_RECORDS TO USE_

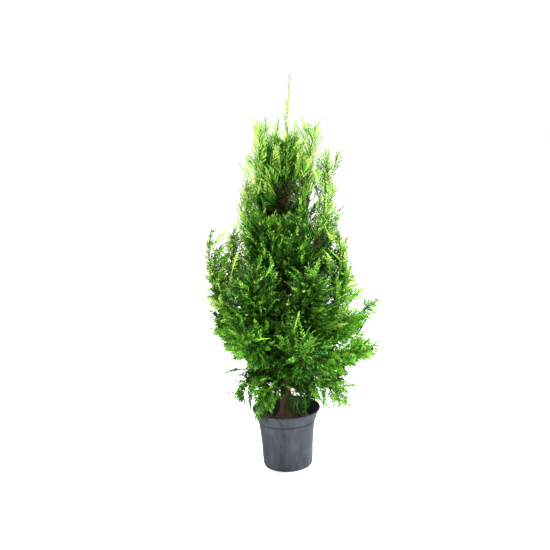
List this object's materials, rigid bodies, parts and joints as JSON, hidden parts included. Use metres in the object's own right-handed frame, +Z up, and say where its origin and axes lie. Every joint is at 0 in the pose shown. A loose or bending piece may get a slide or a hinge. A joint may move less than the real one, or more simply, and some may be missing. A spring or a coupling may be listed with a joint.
{
  "type": "potted thuja",
  "caption": "Young upright evergreen with flat scale-leaf sprays on a single leaning stem, growing in a flared black plastic nursery pot.",
  "frame": {"origin": "centre of the pot's flat underside, on the surface that the pot stands on", "axes": "+Z up along the pot axis, the longest extent; -Y towards the front of the plant; +X to the right seen from the front, the way the stem leans"},
  "size_m": [0.6036, 0.533, 1.365],
  "materials": {
    "bark": "matte",
    "foliage": "matte",
    "pot": "satin",
    "compost": "matte"
  },
  "bodies": {
    "root": {"pot": "pot", "compost": "compost", "trunk": "bark", "bough_top_1": "bark", "bough_top_2": "bark", "bough_top_3": "bark", "bough_top_4": "bark", "bough_upper_1": "bark", "bough_upper_2": "bark", "bough_upper_3": "bark", "bough_upper_4": "bark", "bough_upper_5": "bark", "bough_upper_6": "bark", "bough_middle_1": "bark", "bough_middle_2": "bark", "bough_middle_3": "bark", "bough_middle_4": "bark", "bough_middle_5": "bark", "bough_middle_6": "bark", "bough_middle_7": "bark", "bough_lower_1": "bark", "bough_lower_2": "bark", "bough_lower_3": "bark", "bough_lower_4": "bark", "bough_lower_5": "bark", "bough_lower_6": "bark", "bough_lower_7": "bark", "bough_skirt_1": "bark", "bough_skirt_2": "bark", "bough_skirt_3": "bark", "bough_skirt_4": "bark", "foliage_leader": "foliage", "foliage_top_1": "foliage", "foliage_top_2": "foliage", "foliage_top_3": "foliage", "foliage_top_4": "foliage", "foliage_upper_1": "foliage", "foliage_upper_2": "foliage", "foliage_upper_3": "foliage", "foliage_upper_4": "foliage", "foliage_upper_5": "foliage", "foliage_upper_6": "foliage", "foliage_middle_1": "foliage", "foliage_middle_2": "foliage", "foliage_middle_3": "foliage", "foliage_middle_4": "foliage", "foliage_middle_5": "foliage", "foliage_middle_6": "foliage", "foliage_middle_7": "foliage", "foliage_lower_1": "foliage", "foliage_lower_2": "foliage", "foliage_lower_3": "foliage", "foliage_lower_4": "foliage", "foliage_lower_5": "foliage", "foliage_lower_6": "foliage", "foliage_lower_7": "foliage", "foliage_skirt_1": "foliage", "foliage_skirt_2": "foliage", "foliage_skirt_3": "foliage", "foliage_skirt_4": "foliage"}
  },
  "joints": []
}
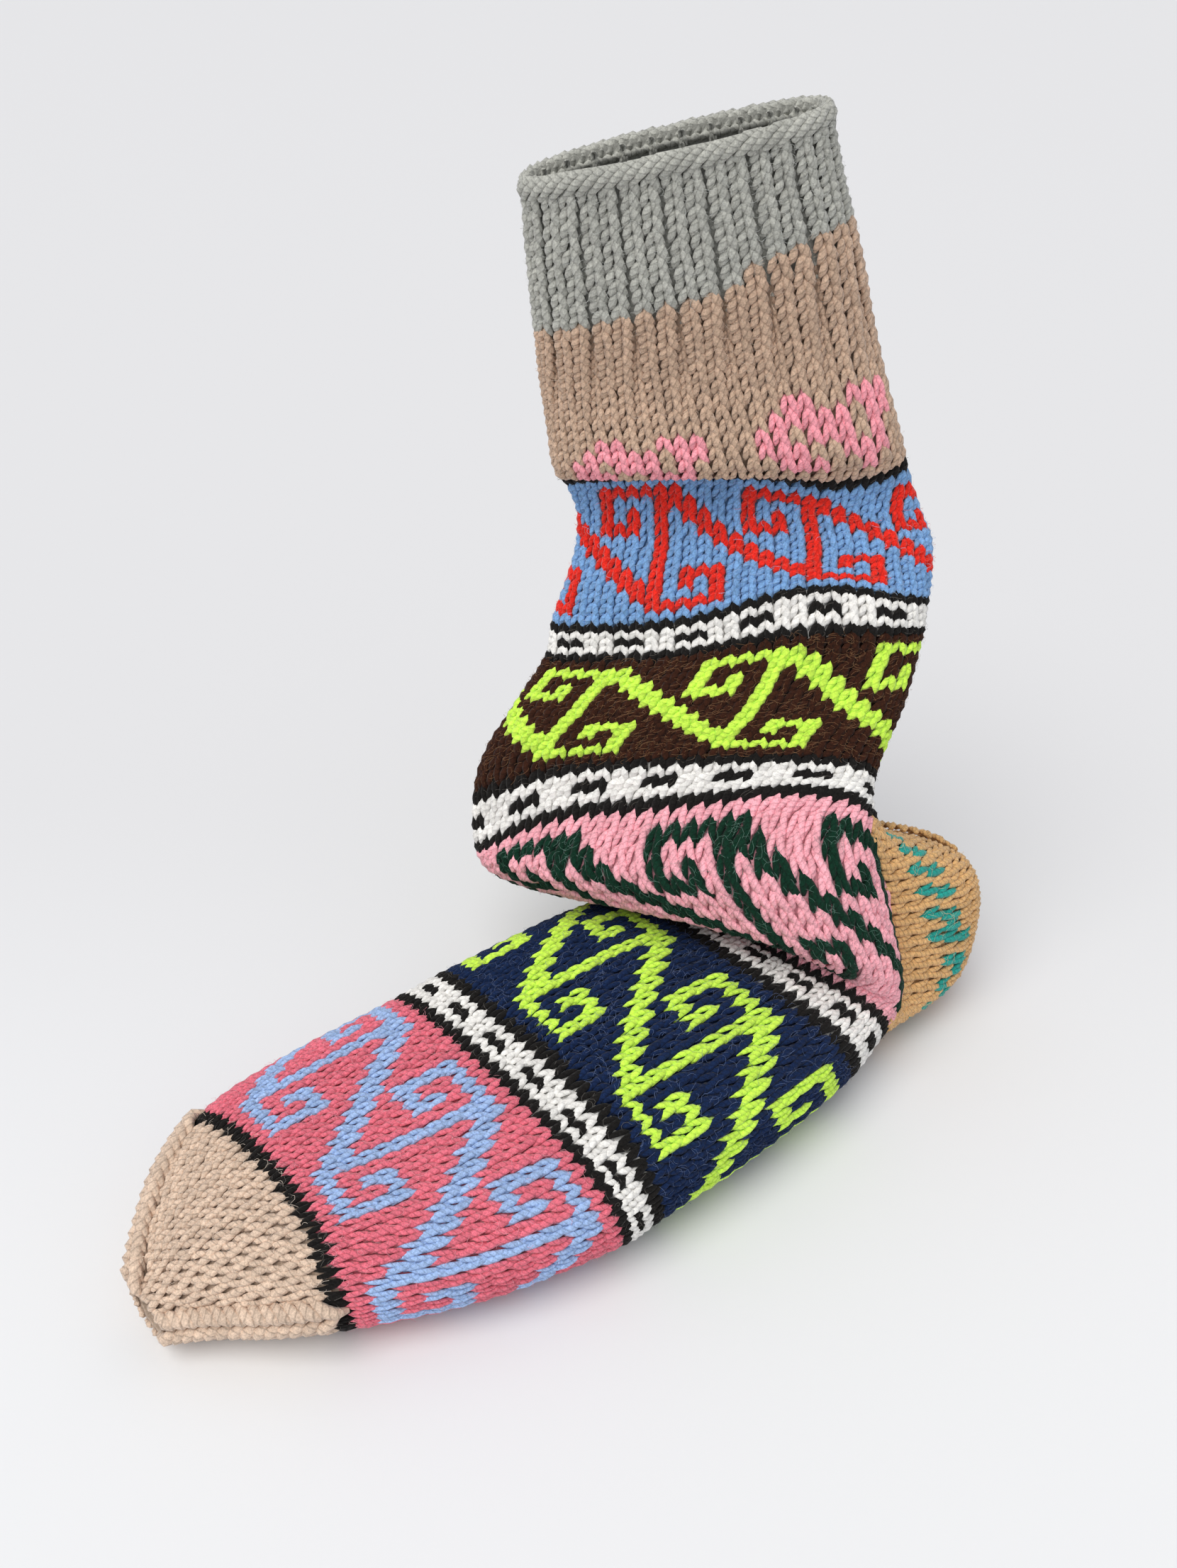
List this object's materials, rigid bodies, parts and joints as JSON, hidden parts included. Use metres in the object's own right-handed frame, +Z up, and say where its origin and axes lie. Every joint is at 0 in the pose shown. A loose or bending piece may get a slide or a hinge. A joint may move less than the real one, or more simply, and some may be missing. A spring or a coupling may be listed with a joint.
{
  "type": "knitted sock",
  "caption": "Thick hand-knitted wool sock with a ribbed cuff, patterned slouched leg, folded instep, cupped heel and wedge toe, standing on its sole",
  "frame": {"origin": "centre of the bounding box's bottom face, on the floor the sole stands on", "axes": "+Z up; -Y towards the toe, +Y towards the heel; +X to the right of someone who looks along +Y"},
  "size_m": [0.1336, 0.2594, 0.2486],
  "materials": {
    "cuff_wool": "matte knitted wool",
    "leg_wool": "matte knitted wool",
    "instep_wool": "matte knitted wool",
    "heel_wool": "matte knitted wool",
    "foot_wool": "matte knitted wool",
    "toe_wool": "matte knitted wool"
  },
  "bodies": {
    "root": {"cuff": "cuff_wool", "leg": "leg_wool", "instep": "instep_wool", "heel": "heel_wool", "foot": "foot_wool", "toe": "toe_wool"}
  },
  "joints": []
}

_PROMPT_
Print the material above once more, exactly.

_SOLUTION TO THIS EXERCISE_
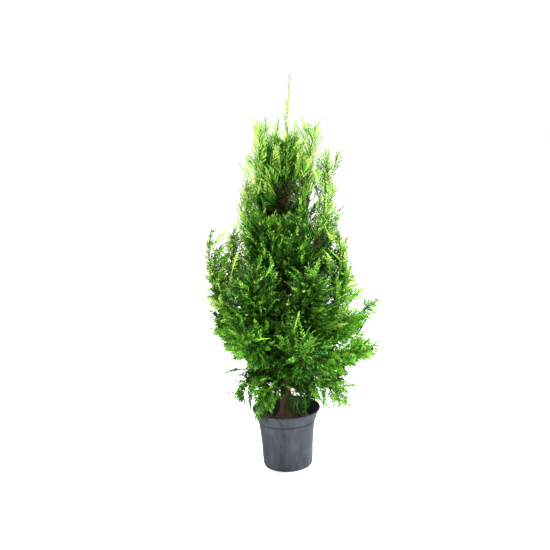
List this object's materials, rigid bodies, parts and joints as JSON, hidden parts included. Use metres in the object's own right-handed frame, +Z up, and say where its origin and axes lie. Every joint is at 0 in the pose shown. A loose or bending piece may get a slide or a hinge. A joint may move less than the real one, or more simply, and some may be missing. A spring or a coupling may be listed with a joint.
{
  "type": "potted thuja",
  "caption": "Young upright evergreen with flat scale-leaf sprays on a single leaning stem, growing in a flared black plastic nursery pot.",
  "frame": {"origin": "centre of the pot's flat underside, on the surface that the pot stands on", "axes": "+Z up along the pot axis, the longest extent; -Y towards the front of the plant; +X to the right seen from the front, the way the stem leans"},
  "size_m": [0.6036, 0.533, 1.365],
  "materials": {
    "bark": "matte",
    "foliage": "matte",
    "pot": "satin",
    "compost": "matte"
  },
  "bodies": {
    "root": {"pot": "pot", "compost": "compost", "trunk": "bark", "bough_top_1": "bark", "bough_top_2": "bark", "bough_top_3": "bark", "bough_top_4": "bark", "bough_upper_1": "bark", "bough_upper_2": "bark", "bough_upper_3": "bark", "bough_upper_4": "bark", "bough_upper_5": "bark", "bough_upper_6": "bark", "bough_middle_1": "bark", "bough_middle_2": "bark", "bough_middle_3": "bark", "bough_middle_4": "bark", "bough_middle_5": "bark", "bough_middle_6": "bark", "bough_middle_7": "bark", "bough_lower_1": "bark", "bough_lower_2": "bark", "bough_lower_3": "bark", "bough_lower_4": "bark", "bough_lower_5": "bark", "bough_lower_6": "bark", "bough_lower_7": "bark", "bough_skirt_1": "bark", "bough_skirt_2": "bark", "bough_skirt_3": "bark", "bough_skirt_4": "bark", "foliage_leader": "foliage", "foliage_top_1": "foliage", "foliage_top_2": "foliage", "foliage_top_3": "foliage", "foliage_top_4": "foliage", "foliage_upper_1": "foliage", "foliage_upper_2": "foliage", "foliage_upper_3": "foliage", "foliage_upper_4": "foliage", "foliage_upper_5": "foliage", "foliage_upper_6": "foliage", "foliage_middle_1": "foliage", "foliage_middle_2": "foliage", "foliage_middle_3": "foliage", "foliage_middle_4": "foliage", "foliage_middle_5": "foliage", "foliage_middle_6": "foliage", "foliage_middle_7": "foliage", "foliage_lower_1": "foliage", "foliage_lower_2": "foliage", "foliage_lower_3": "foliage", "foliage_lower_4": "foliage", "foliage_lower_5": "foliage", "foliage_lower_6": "foliage", "foliage_lower_7": "foliage", "foliage_skirt_1": "foliage", "foliage_skirt_2": "foliage", "foliage_skirt_3": "foliage", "foliage_skirt_4": "foliage"}
  },
  "joints": []
}
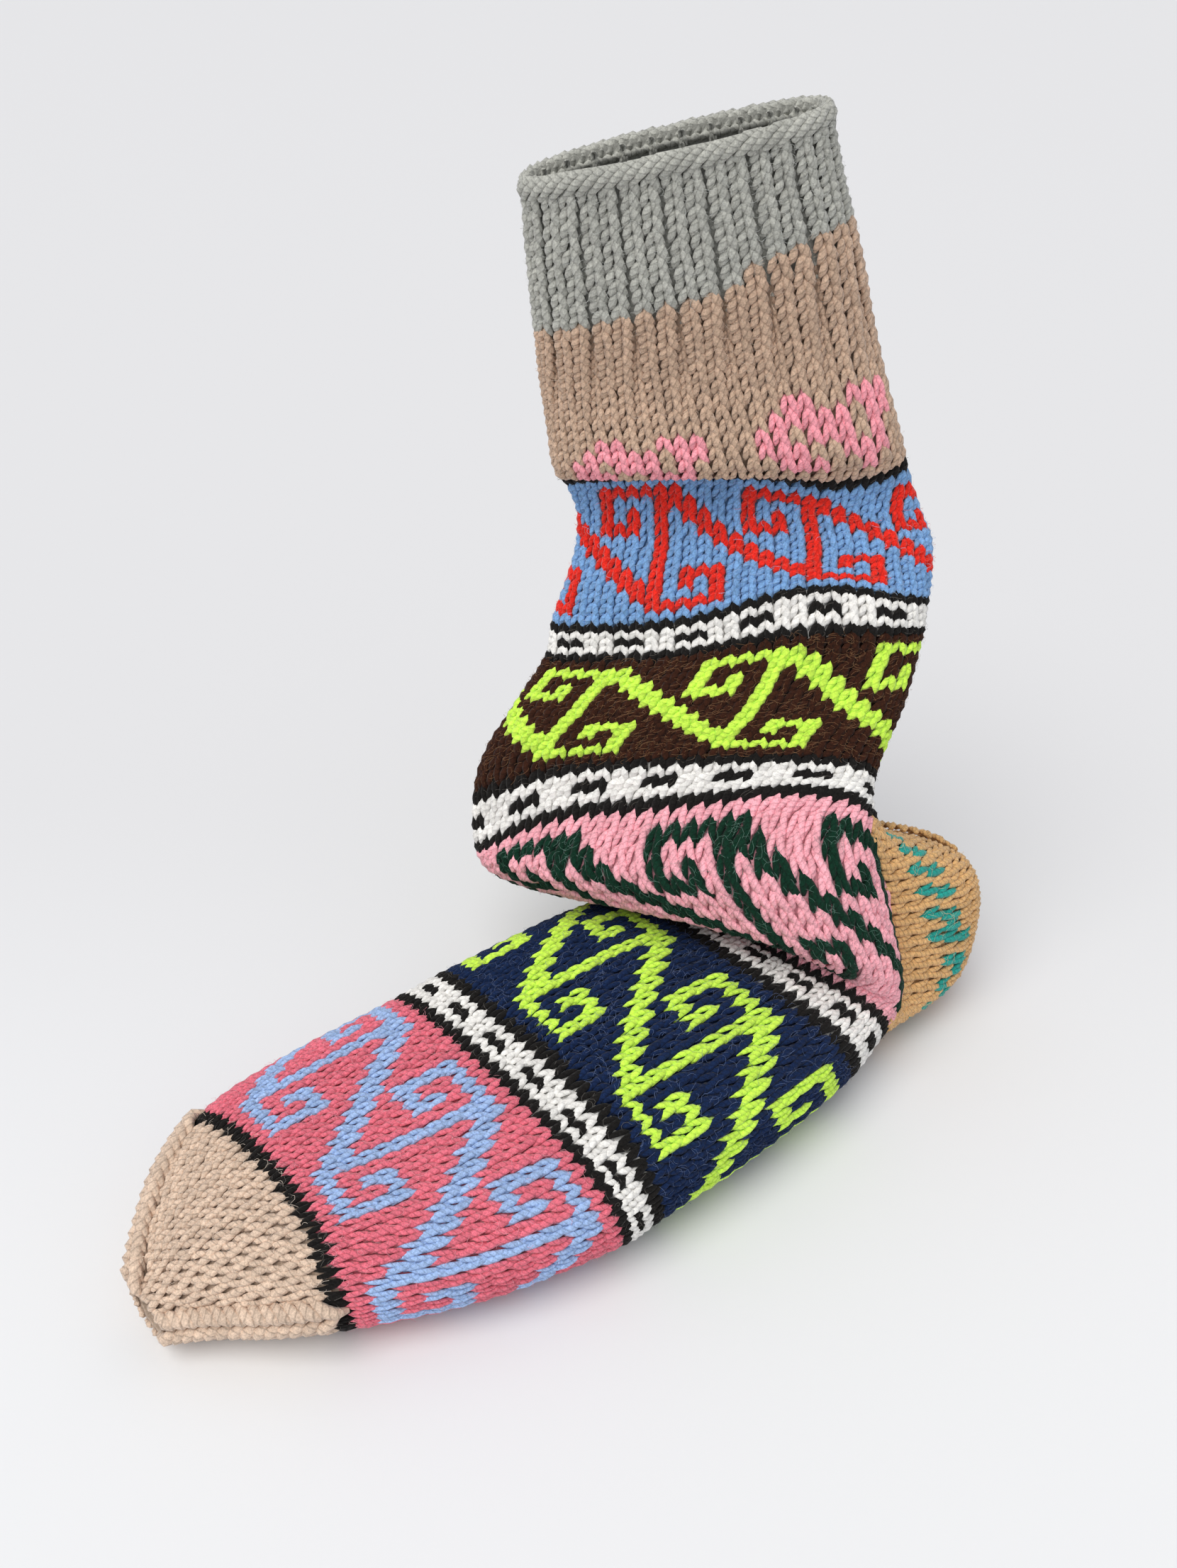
List this object's materials, rigid bodies, parts and joints as JSON, hidden parts included. Use metres in the object's own right-handed frame, +Z up, and say where its origin and axes lie. Every joint is at 0 in the pose shown. A loose or bending piece may get a slide or a hinge. A joint may move less than the real one, or more simply, and some may be missing. A spring or a coupling may be listed with a joint.
{
  "type": "knitted sock",
  "caption": "Thick hand-knitted wool sock with a ribbed cuff, patterned slouched leg, folded instep, cupped heel and wedge toe, standing on its sole",
  "frame": {"origin": "centre of the bounding box's bottom face, on the floor the sole stands on", "axes": "+Z up; -Y towards the toe, +Y towards the heel; +X to the right of someone who looks along +Y"},
  "size_m": [0.1336, 0.2594, 0.2486],
  "materials": {
    "cuff_wool": "matte knitted wool",
    "leg_wool": "matte knitted wool",
    "instep_wool": "matte knitted wool",
    "heel_wool": "matte knitted wool",
    "foot_wool": "matte knitted wool",
    "toe_wool": "matte knitted wool"
  },
  "bodies": {
    "root": {"cuff": "cuff_wool", "leg": "leg_wool", "instep": "instep_wool", "heel": "heel_wool", "foot": "foot_wool", "toe": "toe_wool"}
  },
  "joints": []
}